WHAT IS ASKED: Every line of the material is to be repeated exactly as it stands.

☆ ☆ ☆ ☆ ☆ ☆ ☆

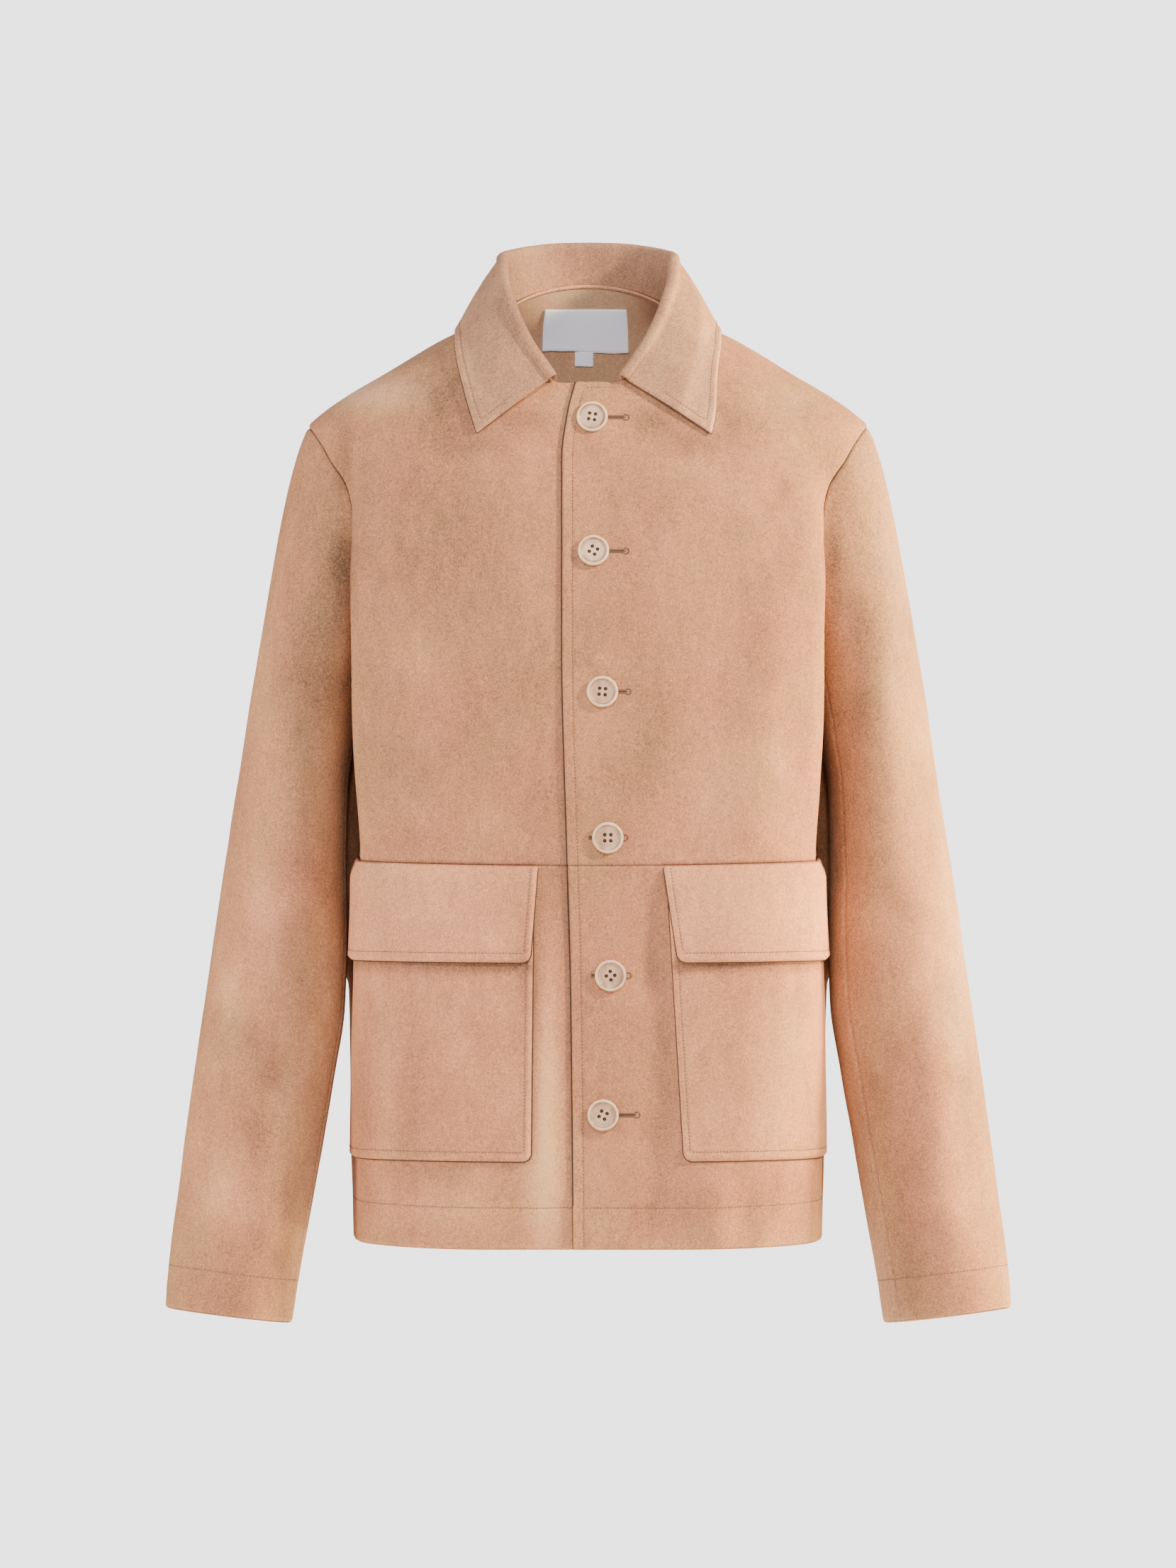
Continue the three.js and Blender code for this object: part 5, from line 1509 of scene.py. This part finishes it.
HORN_STOPS = [
    (0.0, (0.02, 0.014, 0.012)),
    (0.3, (0.34, 0.2, 0.13)),
    (0.62, (0.66, 0.43, 0.31)),
    (1.0, (0.82, 0.67, 0.47)),
]
RIBBON_STOPS = [(0.2, (0.74, 0.78, 0.9)), (0.75, (0.84, 0.87, 0.95))]

BUTTON_SEGMENTS = 64
RIM_INSIDE = BUTTON["radius"] - 1.2 * BUTTON["rim"]
GROOVE_RADIUS = BUTTON["radius"] - 1.5 * BUTTON["rim"]
RIM_TONE = 0.88
DISH_TONE = 0.48
GROOVE_SHADE = 0.2
HOLE_PLACES = [(1, 1), (1, -1), (-1, 1), (-1, -1)]
DRILL_LENGTH = 12
DRILL_SIDES = 20
THREAD_LEVELS = (0.1, 2.0)
THREAD_SIDES = 10
THREAD_FILL = 0.96


def button_geometry():
    """A dished button with a raised rim and four holes, its back at height 0 and its face up +Y."""
    radius, thick, rim, dish = (BUTTON[key] for key in ("radius", "thick", "rim", "dish"))
    profile = [
        (0, 0), (radius - 2.4, 0), (radius - 0.9, 0.35), (radius - 0.15, thick * 0.4), (radius, thick * 0.6),
        (radius - 0.15, thick * 0.82), (radius - 0.6, thick * 0.97), (radius - rim * 0.8, thick),
        (radius - rim * 1.25, thick - 0.12), (radius - rim * 1.5, thick - dish * 0.45),
        (radius - rim * 1.75, thick - dish * 0.85), (radius - rim * 2.3, thick - dish),
        (5, thick - dish * 1.05), (0, thick - dish * 1.0),
    ]
    points = [(0.0, 0.0, 0.0)]
    for r, y in profile[1:-1]:
        points += [(r * math.cos(a), y, r * math.sin(a)) for a in angles_round(BUTTON_SEGMENTS)]
    points.append((0.0, profile[-1][1], 0.0))
    n, last = BUTTON_SEGMENTS, len(points) - 1
    first = last - n
    faces = [(0, 1 + (j + 1) % n, 1 + j) for j in range(n)]
    faces += [*grid_faces(len(profile) - 2, n, 1, True)]
    faces += [(first + j, first + (j + 1) % n, last) for j in range(n)]
    return np.array(points), faces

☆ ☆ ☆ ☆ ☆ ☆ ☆

FINISHED TASK:
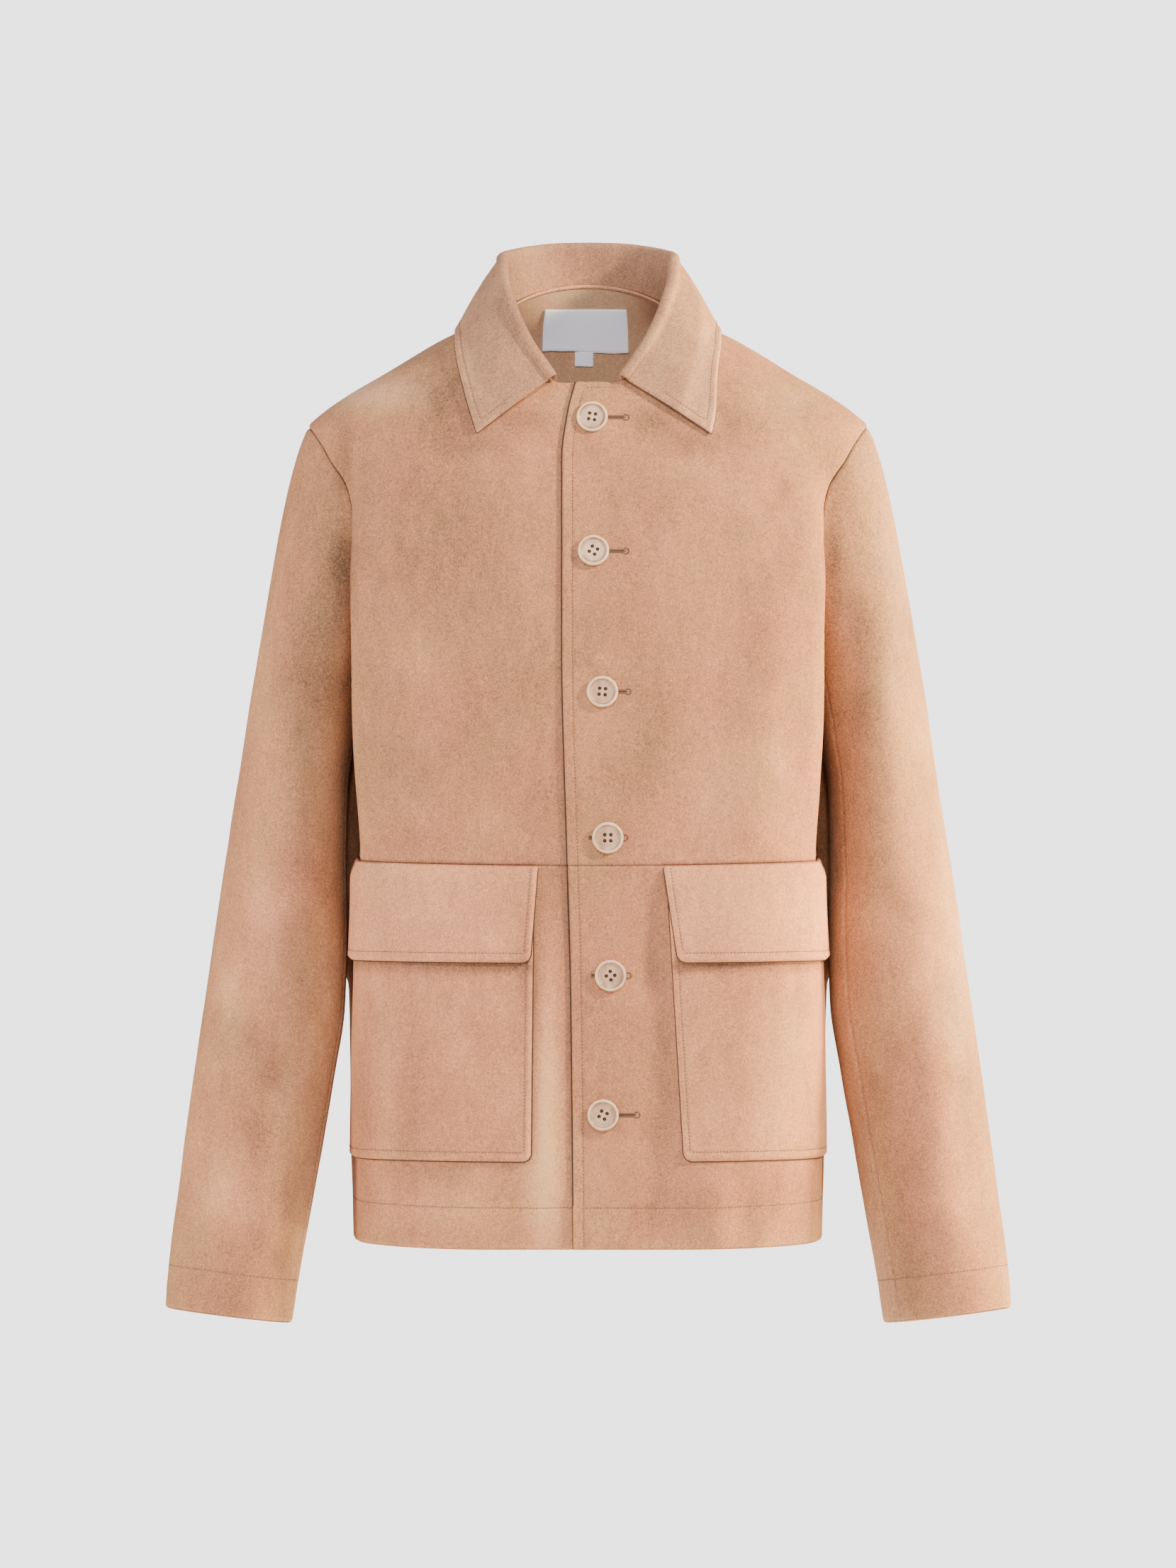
Continue the three.js and Blender code for this object: part 5, from line 1509 of scene.py. This part finishes it.
HORN_STOPS = [
    (0.0, (0.02, 0.014, 0.012)),
    (0.3, (0.34, 0.2, 0.13)),
    (0.62, (0.66, 0.43, 0.31)),
    (1.0, (0.82, 0.67, 0.47)),
]
RIBBON_STOPS = [(0.2, (0.74, 0.78, 0.9)), (0.75, (0.84, 0.87, 0.95))]

BUTTON_SEGMENTS = 64
RIM_INSIDE = BUTTON["radius"] - 1.2 * BUTTON["rim"]
GROOVE_RADIUS = BUTTON["radius"] - 1.5 * BUTTON["rim"]
RIM_TONE = 0.88
DISH_TONE = 0.48
GROOVE_SHADE = 0.2
HOLE_PLACES = [(1, 1), (1, -1), (-1, 1), (-1, -1)]
DRILL_LENGTH = 12
DRILL_SIDES = 20
THREAD_LEVELS = (0.1, 2.0)
THREAD_SIDES = 10
THREAD_FILL = 0.96


def button_geometry():
    """A dished button with a raised rim and four holes, its back at height 0 and its face up +Y."""
    radius, thick, rim, dish = (BUTTON[key] for key in ("radius", "thick", "rim", "dish"))
    profile = [
        (0, 0), (radius - 2.4, 0), (radius - 0.9, 0.35), (radius - 0.15, thick * 0.4), (radius, thick * 0.6),
        (radius - 0.15, thick * 0.82), (radius - 0.6, thick * 0.97), (radius - rim * 0.8, thick),
        (radius - rim * 1.25, thick - 0.12), (radius - rim * 1.5, thick - dish * 0.45),
        (radius - rim * 1.75, thick - dish * 0.85), (radius - rim * 2.3, thick - dish),
        (5, thick - dish * 1.05), (0, thick - dish * 1.0),
    ]
    points = [(0.0, 0.0, 0.0)]
    for r, y in profile[1:-1]:
        points += [(r * math.cos(a), y, r * math.sin(a)) for a in angles_round(BUTTON_SEGMENTS)]
    points.append((0.0, profile[-1][1], 0.0))
    n, last = BUTTON_SEGMENTS, len(points) - 1
    first = last - n
    faces = [(0, 1 + (j + 1) % n, 1 + j) for j in range(n)]
    faces += [*grid_faces(len(profile) - 2, n, 1, True)]
    faces += [(first + j, first + (j + 1) % n, last) for j in range(n)]
    return np.array(points), faces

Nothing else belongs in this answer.